The location of any Easements on properties will be noted on the Certificate of Title or are obtainable through your Local Council.
In all but a very few cases, such as with movable garden sheds and the like, no structure can be built over an easement.
In the situation (the most common) where sewerage easements are situated along back boundary lines they generally do not present a problem to home builders.
Where an easement is placed along a side boundary it may impact severely on your design and site layout, especially on narrower building sites.
The figure above shows a 3 meter easement through 2 adjoining home sites.
The positioning of the home on Site B with a minimum setback from the side boundary allows for a greater sunny open space area on the north side of the home.
Site A, as well as having reduced space for entertaining and the like has a 3 meter wide area on the south side of the home which would be in full shade for most of the day.

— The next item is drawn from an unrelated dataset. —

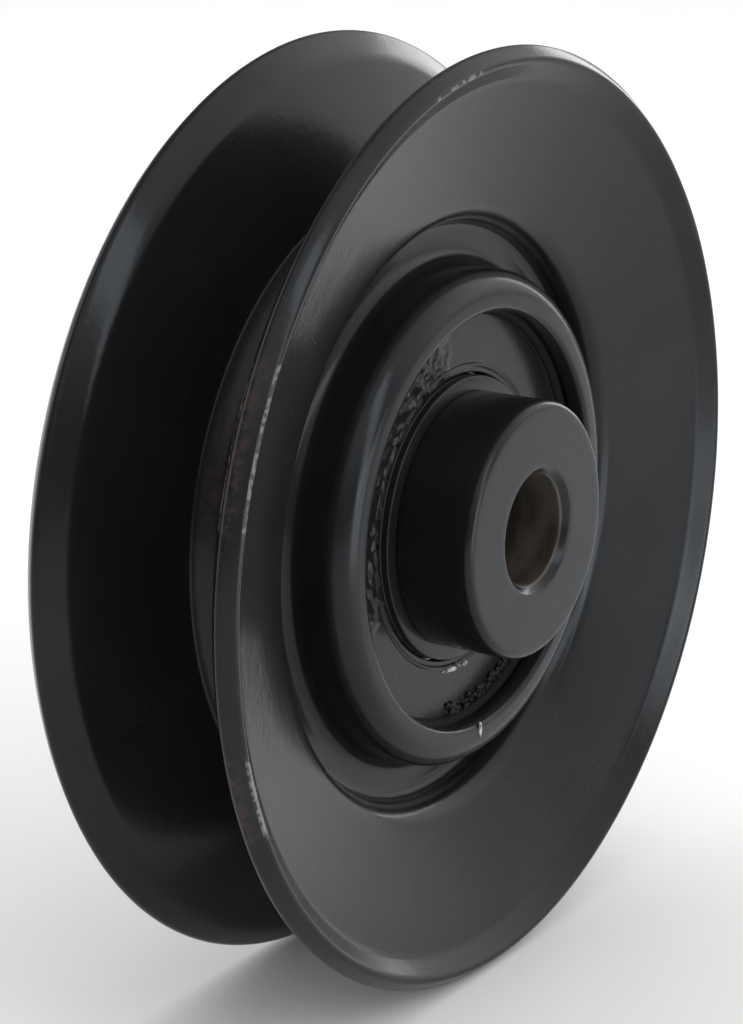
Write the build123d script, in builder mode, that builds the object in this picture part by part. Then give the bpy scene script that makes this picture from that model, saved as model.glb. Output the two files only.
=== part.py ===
from build123d import *
from math import cos, radians, sin, tan
import os

os.makedirs("parts", exist_ok=True)

# V-belt idler pulley: two pressed steel halves, welded back to back, hold a sealed
# ball bearing that turns on a two-piece bushing. The wheel turns about Y, the long
# bushing points to -Y, and the origin is on the axis in the groove's mid-plane.

# Pressed halves
rim_diameter = 82.55
sheet = 2.0
groove_angle = 36.0  # included angle of the belt faces
groove_floor_radius = 27.9
groove_floor_half_width = 3.35
lip_angle = 40.0  # rim lip, from the plane of the wheel
lip_crease_radius = 38.8  # where the lip leaves the belt face, mid-sheet
edge_round = 0.5
stop_lip_radius = 18.5  # edge of the inturned lip that stops the bearing
stop_edge_round = 0.6
bends = (2.5, 1.3, 2.1, 2.4, 1.3)  # mid-sheet radii: lip, root, web, cup, stop

# Ball bearing
bearing_bore_radius = 8.5
bearing_radius = 20.0
bearing_half_width = 6.0
ring_chamfer = 0.6
ball_radius = 3.3735
ball_count = 8
ball_circle_radius = 14.5
ball_clearance = 0.01
race_conformity = 1.04  # race radius over ball radius
inner_land_radius = 12.6
outer_land_radius = 16.6
cage_sheet = 0.7
cage_inner_radius = 13.4
cage_outer_radius = 15.7
pocket_clearance = 0.1
rivet_radius = 0.5
rivet_head_radius = 1.0
rivet_head_height = 0.5

# Seals, measured forward from the mid-plane
seal_radius = 18.1
seal_inner_radius = 12.8
seal_inside = 4.4
seal_outside = 5.3
seal_keeper_radius = 17.95  # narrow lip of the ring that keeps the seal in
seal_seat_chamfer = 0.4
insert_thickness = 0.3
insert_inner_radius = 13.6
insert_outer_radius = 17.4

# Bushings
bolt_hole_radius = 4.9
bolt_hole_chamfer = 0.7
shoulder_radius = 11.3
shoulder_round = 0.7
front_length = 13.36  # mid-plane to end face
rear_length = 7.28

# Profiles are drawn as (radius, distance forward) on this plane and turned about Y.
section = Plane(origin=(0, 0, 0), x_dir=(0, 0, 1), z_dir=(1, 0, 0))
# Round details are drawn on the plane of the wheel, facing forward.
wheel = Plane.XZ


def save(name, solid):
    solid.label = name
    export_step(solid, f"parts/{name}.step")


def pressed_middle_line():
    """Corners of a half's mid-sheet line, from the rim to the stop lip."""
    half = sheet / 2
    slope = radians(groove_angle / 2)
    lip = radians(lip_angle)

    def belt_face(radius):
        rise = (radius - groove_floor_radius) * tan(slope)
        return groove_floor_half_width + rise + half / cos(slope)

    rounding = edge_round * (cos(lip) + sin(lip) - 1)
    rim_radius = rim_diameter / 2 - half * sin(lip) + rounding
    crease = belt_face(lip_crease_radius)
    wall_radius = groove_floor_radius - half
    cup_radius = bearing_radius + half
    stop = bearing_half_width + half
    return [
        (rim_radius, crease + (rim_radius - lip_crease_radius) * tan(lip)),
        (lip_crease_radius, crease),
        (wall_radius, belt_face(wall_radius)),
        (wall_radius, half),
        (cup_radius, half),
        (cup_radius, stop),
        (stop_lip_radius, stop),
    ]


# Front pressing: rim lip, belt face, recess wall, web, bearing cup and stop lip
with BuildPart() as front_half:
    with BuildSketch(section) as strip:
        with BuildLine():
            middle = FilletPolyline(*pressed_middle_line(), radius=bends, mode=Mode.PRIVATE)
            belt_side, open_side = (
                offset(middle, sheet / 2, side=side, closed=False, mode=Mode.ADD)
                for side in (Side.LEFT, Side.RIGHT)
            )
            Line(belt_side @ 0, open_side @ 1)
            Line(belt_side @ 1, open_side @ 0)
        make_face()
        corners = strip.vertices().sort_by(Axis.X)
        fillet(corners[:2], stop_edge_round)
        rim_corners = strip.vertices().sort_by(Axis.X)[-2:]
        fillet(rim_corners, edge_round)
    revolve(axis=Axis.Y)
save("front_half", front_half.part)

with BuildPart() as rear_half:
    mirror(front_half.part, about=wheel)
save("rear_half", rear_half.part)


# Bearing rings: turned blanks with a torus-shaped race, on the ball circle
race_radius = ball_radius * race_conformity


def race(centre_radius):
    with BuildSketch(section) as circle:
        with Locations((centre_radius, 0)):
            Circle(race_radius)
    return circle.sketch


race_offset = race_radius - ball_radius - ball_clearance
with BuildPart() as inner_ring:
    with BuildSketch(section):
        with BuildLine():
            Polyline(
                (bearing_bore_radius, 0),
                (bearing_bore_radius, bearing_half_width - ring_chamfer),
                (bearing_bore_radius + ring_chamfer, bearing_half_width),
                (inner_land_radius, bearing_half_width),
                (inner_land_radius, 0),
                close=True,
            )
        make_face()
        mirror(about=Plane.XZ)
    revolve(axis=Axis.Y)
    revolve(race(ball_circle_radius + race_offset), axis=Axis.Y, mode=Mode.SUBTRACT)
save("inner_ring", inner_ring.part)

with BuildPart() as outer_ring:
    with BuildSketch(section):
        with BuildLine():
            Polyline(
                (bearing_radius, 0),
                (bearing_radius, bearing_half_width - ring_chamfer),
                (bearing_radius - ring_chamfer, bearing_half_width),
                (seal_keeper_radius + seal_seat_chamfer, bearing_half_width),
                (seal_keeper_radius, bearing_half_width - seal_seat_chamfer),
                (seal_keeper_radius, seal_outside),
                (seal_radius, seal_outside),
                (seal_radius, seal_inside),
                (outer_land_radius, seal_inside),
                (outer_land_radius, 0),
                close=True,
            )
        make_face()
        mirror(about=Plane.XZ)
    revolve(axis=Axis.Y)
    revolve(race(ball_circle_radius - race_offset), axis=Axis.Y, mode=Mode.SUBTRACT)
save("outer_ring", outer_ring.part)

# Balls, counted round the ball circle from +X
ball_places = PolarLocations(ball_circle_radius, ball_count)
for number, place in enumerate(ball_places, start=1):
    with BuildPart(wheel) as ball:
        with Locations(place):
            Sphere(ball_radius)
    save(f"ball_{number}", ball.part)

# Ribbon cage: two pressed bands that cup the balls, riveted between the pockets
pocket_radius = ball_radius + pocket_clearance
rivet_places = PolarLocations(ball_circle_radius, ball_count, start_angle=180 / ball_count)

with BuildSketch(wheel) as cage_band:
    Circle(cage_outer_radius)
    Circle(cage_inner_radius, mode=Mode.SUBTRACT)

with BuildPart(wheel) as cage_front:
    with ball_places:
        Sphere(pocket_radius + cage_sheet)
    extrude(cage_band.sketch, amount=pocket_radius + cage_sheet, mode=Mode.INTERSECT)
    extrude(cage_band.sketch, amount=cage_sheet)
    with ball_places:
        Sphere(pocket_radius, mode=Mode.SUBTRACT)
    with rivet_places:
        Cylinder(rivet_radius, 3 * cage_sheet, mode=Mode.SUBTRACT)
save("cage_front", cage_front.part)

with BuildPart() as cage_rear:
    mirror(cage_front.part, about=wheel)
save("cage_rear", cage_rear.part)

with BuildPart(wheel) as cage_rivets:
    with rivet_places:
        Cylinder(rivet_radius, 2 * cage_sheet)
    for side in (1, -1):
        with BuildSketch(wheel.offset(side * cage_sheet)):
            with rivet_places:
                Circle(rivet_head_radius)
        extrude(amount=side * rivet_head_height)
save("cage_rivets", cage_rivets.part)

# Seals: a rubber ring with its own lip, and a steel insert behind its face
face_back = seal_inside + insert_thickness
with BuildPart() as front_seal:
    with BuildSketch(section):
        with BuildLine():
            Polyline(
                (seal_inner_radius, seal_inside),
                (insert_inner_radius, seal_inside),
                (insert_inner_radius, face_back),
                (insert_outer_radius, face_back),
                (insert_outer_radius, seal_inside),
                (seal_radius, seal_inside),
                (seal_radius, seal_outside),
                (seal_inner_radius, seal_outside),
                close=True,
            )
        make_face()
    revolve(axis=Axis.Y)
save("front_seal", front_seal.part)

with BuildPart() as front_seal_insert:
    with BuildSketch(wheel.offset(seal_inside)):
        Circle(insert_outer_radius)
        Circle(insert_inner_radius, mode=Mode.SUBTRACT)
    extrude(amount=insert_thickness)
save("front_seal_insert", front_seal_insert.part)

with BuildPart() as rear_seal:
    mirror(front_seal.part, about=wheel)
save("rear_seal", rear_seal.part)

with BuildPart() as rear_seal_insert:
    mirror(front_seal_insert.part, about=wheel)
save("rear_seal_insert", rear_seal_insert.part)


# Bushings: a spigot in the bearing's bore and a shoulder against its inner ring
def bushing_section(length):
    with BuildSketch(section) as profile:
        with BuildLine():
            Polyline(
                (bolt_hole_radius, 0),
                (bearing_bore_radius, 0),
                (bearing_bore_radius, bearing_half_width),
                (shoulder_radius, bearing_half_width),
                (shoulder_radius, length),
                (bolt_hole_radius, length),
                close=True,
            )
        make_face()
        end_corners = profile.vertices().group_by(Axis.Y)[-1].sort_by(Axis.X)
        chamfer(end_corners[0], bolt_hole_chamfer)
        fillet(end_corners[-1], shoulder_round)
    return profile.sketch


with BuildPart() as front_bushing:
    revolve(bushing_section(front_length), axis=Axis.Y)
save("front_bushing", front_bushing.part)

with BuildPart() as rear_bushing:
    revolve(mirror(bushing_section(rear_length), about=wheel), axis=Axis.Y)
save("rear_bushing", rear_bushing.part)
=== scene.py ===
import math
import random

import bmesh
import bpy
from mathutils import Matrix, Vector, noise


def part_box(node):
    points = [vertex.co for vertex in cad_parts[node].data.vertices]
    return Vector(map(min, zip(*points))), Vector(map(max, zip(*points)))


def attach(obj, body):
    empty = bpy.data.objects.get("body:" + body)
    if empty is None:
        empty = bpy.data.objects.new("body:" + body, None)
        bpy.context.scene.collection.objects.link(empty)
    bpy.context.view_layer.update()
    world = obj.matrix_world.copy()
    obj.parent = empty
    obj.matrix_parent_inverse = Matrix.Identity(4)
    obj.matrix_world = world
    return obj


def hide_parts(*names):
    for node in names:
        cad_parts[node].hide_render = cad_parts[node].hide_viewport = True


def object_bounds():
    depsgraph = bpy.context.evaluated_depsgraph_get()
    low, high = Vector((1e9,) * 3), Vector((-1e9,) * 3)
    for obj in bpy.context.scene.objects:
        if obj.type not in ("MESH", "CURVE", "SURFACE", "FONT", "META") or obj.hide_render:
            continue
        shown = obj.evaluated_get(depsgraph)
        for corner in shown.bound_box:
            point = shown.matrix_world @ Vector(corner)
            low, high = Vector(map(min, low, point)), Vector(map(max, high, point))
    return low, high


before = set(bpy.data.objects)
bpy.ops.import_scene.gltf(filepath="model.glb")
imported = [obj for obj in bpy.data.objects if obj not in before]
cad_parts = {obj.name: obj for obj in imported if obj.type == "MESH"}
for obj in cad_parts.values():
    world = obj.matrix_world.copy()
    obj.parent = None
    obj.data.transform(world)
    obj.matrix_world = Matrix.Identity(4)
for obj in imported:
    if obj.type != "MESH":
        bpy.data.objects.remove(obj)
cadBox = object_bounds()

# The wheel turns about Y and its long bushing points to -Y.
# The pieces' dictionaries are in millimetres and degrees.
mm = 0.001
fullTurn = 2 * math.pi
sharpAngle = 50  # edges that bend more than this are shaded sharp


def reach(node, axis=0, side=1):
    # how far a node of the frame goes along an axis, in millimetres
    return abs(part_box(node)[side][axis]) / mm


def polar(co):
    # radius, angle from +X towards +Z in degrees, and forward distance of a point, in millimetres
    return math.hypot(co.x, co.z) / mm, math.degrees(math.atan2(co.z, co.x)), -co.y / mm


def window(value, low, high, soft):
    # 1 between low and high, fading to 0 over the soft distance outside them
    return max(0.0, min(1.0, 1 - max(low - value, value - high, 0) / soft))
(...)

In the situation where north was in the opposite direction and the homes were mirrored on the sites and set to the right hand boundaries, the side boundary easement on site A would not impact as greatly.
In most situations Easements will not provide a major concern to home builders, but their location and the impact that they may have on building layouts and future extensions should be considered when purchasing properties.
Another point to note is that house footings need to be founded deeper if at or close to an easement, incurring additional construction costs.
In basic terms, an angle of 45 degrees is taken from the bottom of the easements depth. If the dwelling is within that 'angle of repose' then the footings need to be deepened to below that point to obtain a satisfactory 'founding depth'.